Scenario without network partitions/outages:
# Master/Primary start as live, clients connect to it
# Backup become an in-sync replica
# User stop live and backup failover to it
# Backup serve clients, modifying its journal
# User stop backup
# User start master/primary: it become live with a journal misaligned with the
most up-to-date one
The main cause of this scenario is because we allow a single broker to server
clients, despite configured with HA.
A secondary cause (for other journal misalignment cases) is that the quorum
service (embedded on classic, pluggable on
https://issues.apache.org/jira/browse/ARTEMIS-2716)
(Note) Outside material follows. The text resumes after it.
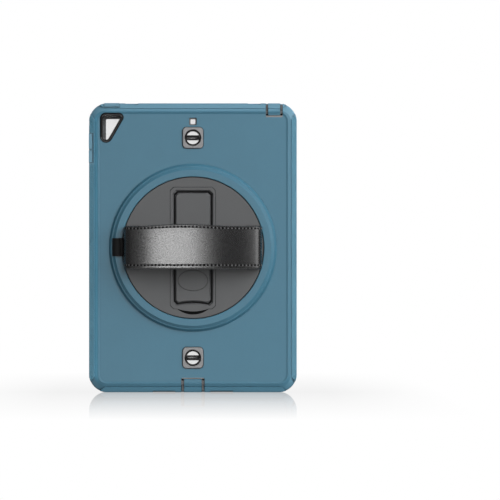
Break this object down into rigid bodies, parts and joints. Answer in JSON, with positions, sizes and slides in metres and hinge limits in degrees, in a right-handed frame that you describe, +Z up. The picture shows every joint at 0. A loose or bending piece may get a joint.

just take care of mutual exclusive presence of broker for the live role,
without considering ordering
For a backup broker, with no primary/master around, makes sense, but this can
cause bad restart/retry ordering to let a broker with a stale journal to win
the race to become live.
A possible solution is to leverage on
https://issues.apache.org/jira/browse/ARTEMIS-2716 and store a "logical
timestamp" that mark the age of the journal of a broker in order to allow only
the one with the most up-to-date one to become a proper live.
It means that in case of quorum service restart/outage, the admin must have
some command/configuration to let a broker to ignore the age of its journal and
just force it to start.
In addition must be exposed some new journal CLI commands to inspect the age of
a broker journal, for troubleshooting reasons.
Its very important to capture every possible event that cause the journal age
to change
eg
# live broker send its journal file to a not yet in sync replica backup, along
with its "journal age"
# backup is now ready to failover in any moment
# a network partition happen
# backup try to become live for vote-retries times
# live detect replication disconnection but is "lucky" that can reach the
quorum and continue serving clients
# live increment the age of its journal
# an outage cause live to die
# network partition is restored
# backup detect that journal age is no longer matching its own journal: it stop
trying to become live
The key parts related to journal age/version are:
* only who's live can change journal version (with a monotonic increment)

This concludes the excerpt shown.